Defour – De todos os falsos
extremos tentados neste jogo, foi o mais verdadeiro de todos. Com tenacidade,
talento e vontade, flanqueou mais e melhor que Izmaylov e James. Entrou para a
zona central, mas Vítor Pereira percebeu que tinha que trocar com James para
chegarmos à vitória. Em boa hora o fez!
Castro – Entrou para segurar 3
pontos preciosos. É assim mesmo!
«Já tinha dito que ia ser um jogo complicado, depois de uma jornada europeia extremamente desgastante, sobretudo a nível emocional. Já esperava grandes dificuldades, frente a uma equipa com bloco baixo, a defender sem grandes espaços. É sempre difícil. Para defrontar estas equipas é preciso velocidade, decidir bem e rápido.

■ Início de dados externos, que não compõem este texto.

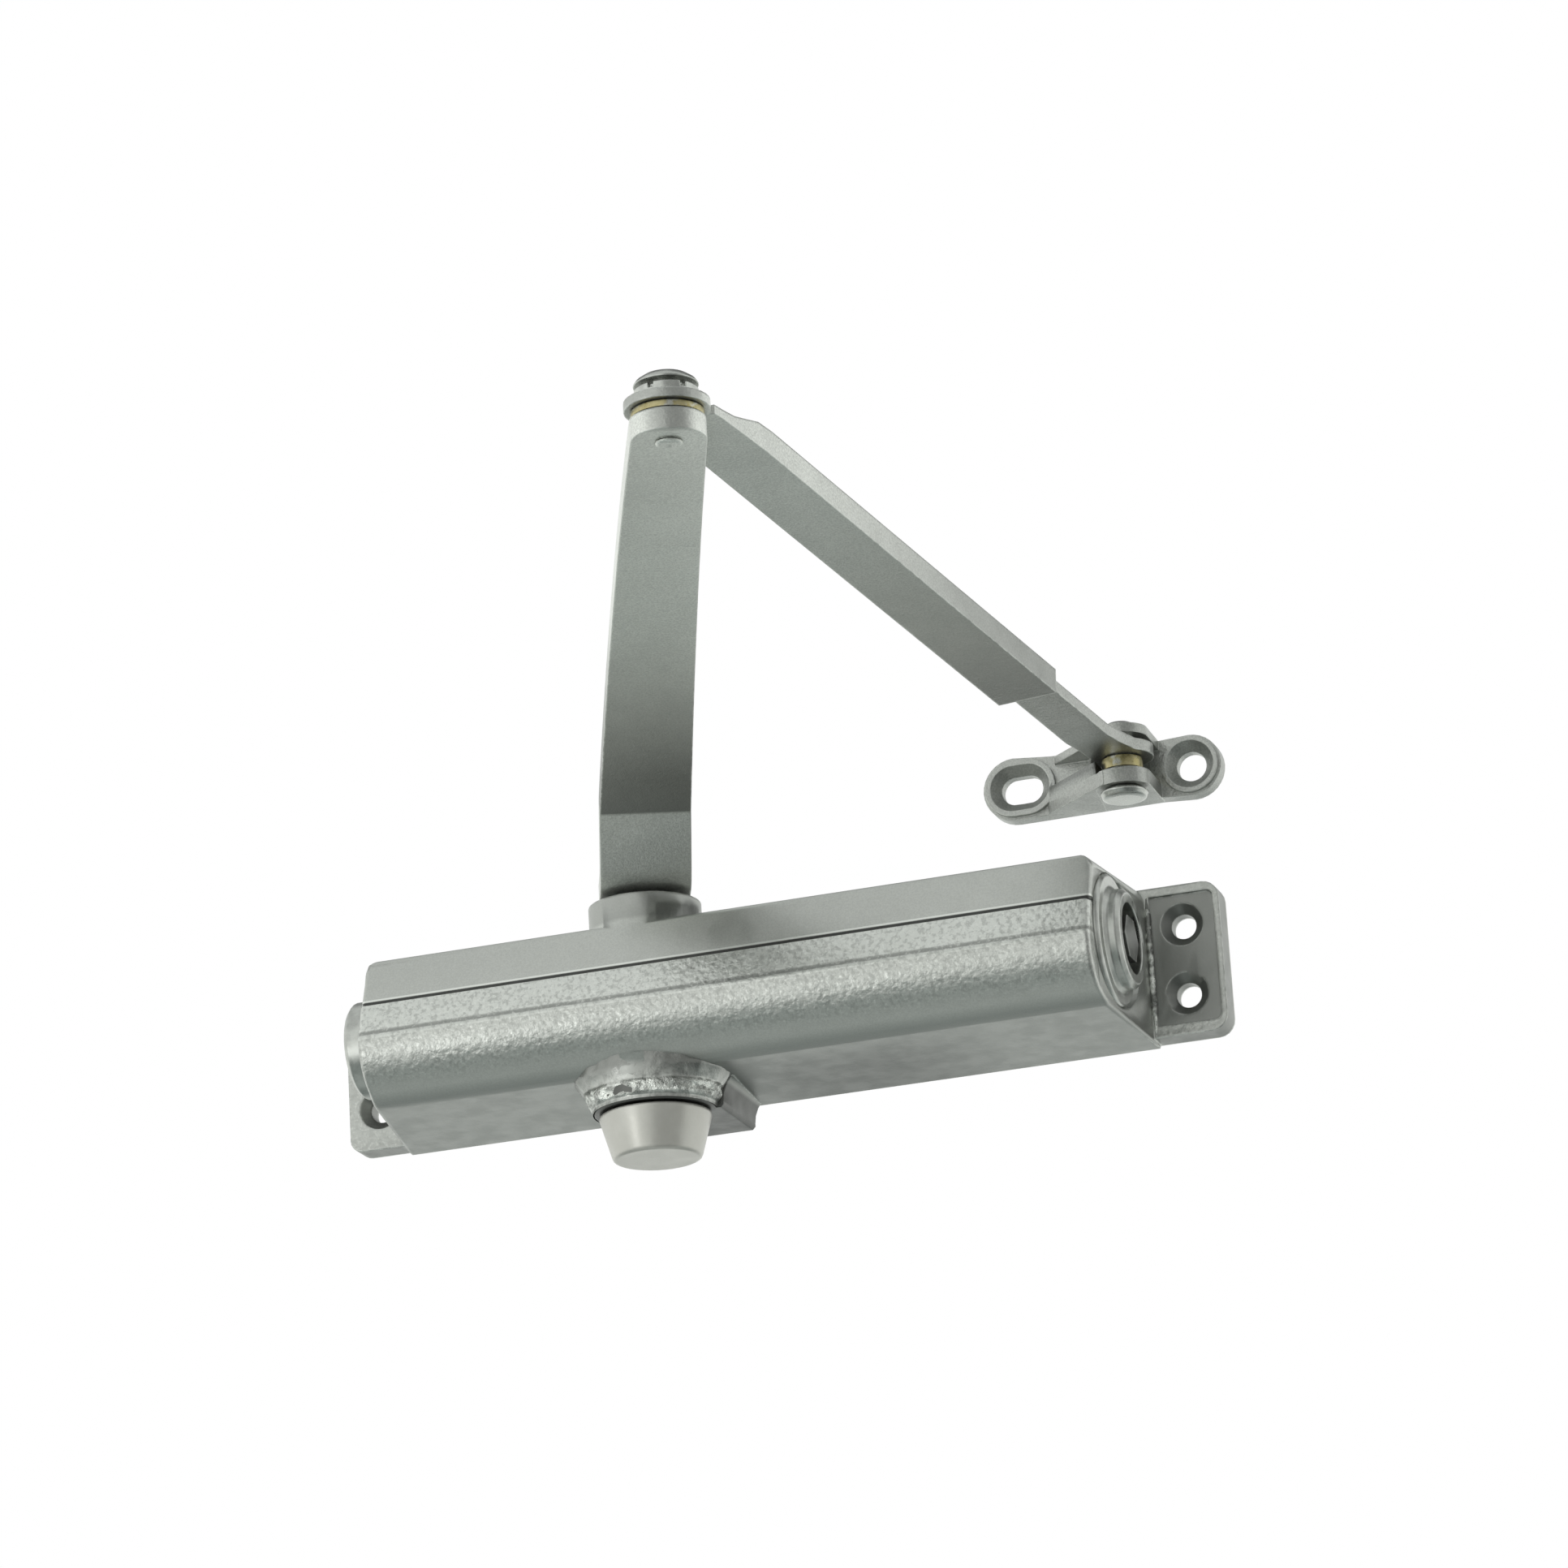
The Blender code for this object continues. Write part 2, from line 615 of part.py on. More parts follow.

Demonstrámos grande carácter, pois estes jogos a seguir à Champions são jogos de grandes dificuidade. Não é fácil manter as ideias frescas depois de um jogo de grande exigência. O Rio Ave jogou à espera do erro. Falhámos um penalty mas fomos atrás do resultado e conseguimos virar o resultado. Dou os parabéns à equipa, aos jogadores, pela entrega. Não foi um jogo de muita qualiade, já esperava isto, mas foi um jogo de carácter.»

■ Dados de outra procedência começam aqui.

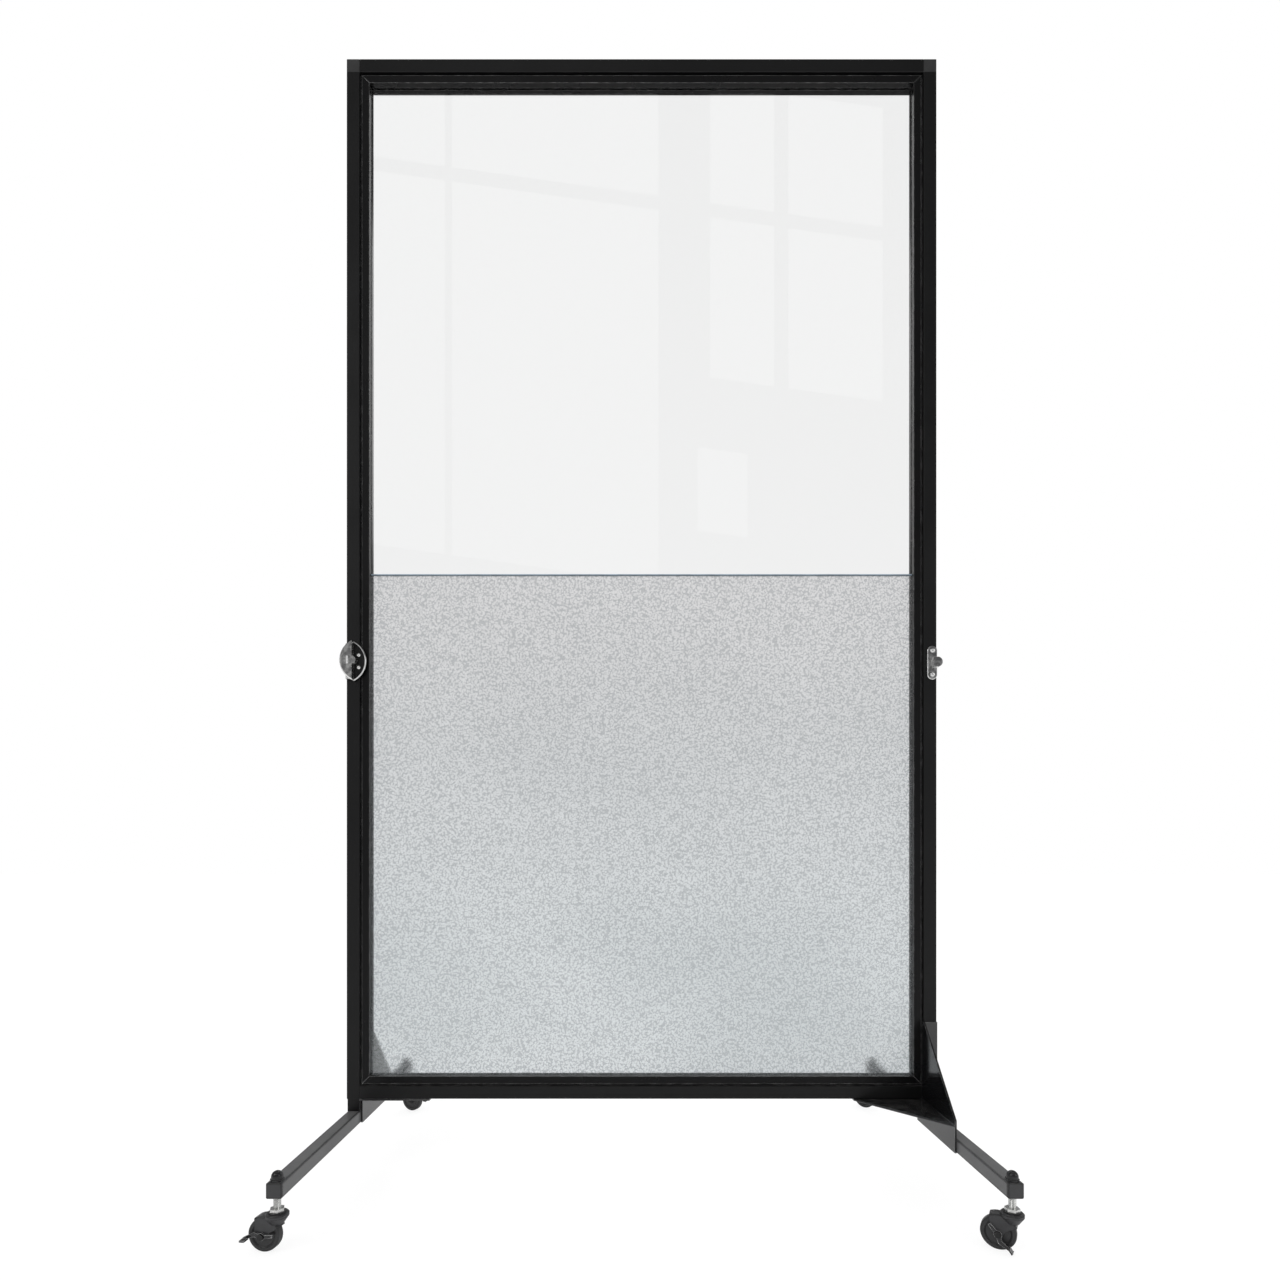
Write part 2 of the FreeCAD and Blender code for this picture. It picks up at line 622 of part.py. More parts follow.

«O Jackson e qualquer jogador tomam decisões pela cabeça deles. Não sou eu que defino os passes, nem os movimentos. Trabalhamos para os marcar. Decidiu assim, e depois mostrou personalidade forte ao querer marcar novamente. Foi mais um exemplo da união da equipa. Já fizemos o nosso trabalho, agoera ficamos à espera que os outros façam o seu.»
«Tranquilo. Gostei.»
«Não preciso falar muito. Prefiro falar da equipa. Tenho tido o privilégio de trabalhar com grandes jogadores, de grande carácter.»
Depois
de ter falhado, Jackson pediu «desculpas» pela grande penalidade
e demonstrou evidente alívio por depois ter
conseguido marcar duas vezes. Uma delas de grande penalidade. «Agradeço a
confiança
dada pelo Lucho, demonstra o grupo que somos»,
referiu.
Sobre o jogo, Jackson confirmou que a equipa «tinha de
entrar
diferente na segunda parte», depois de nos
primeiros 45 minutos o Rio Ave ter retirado os espaços ao campeão.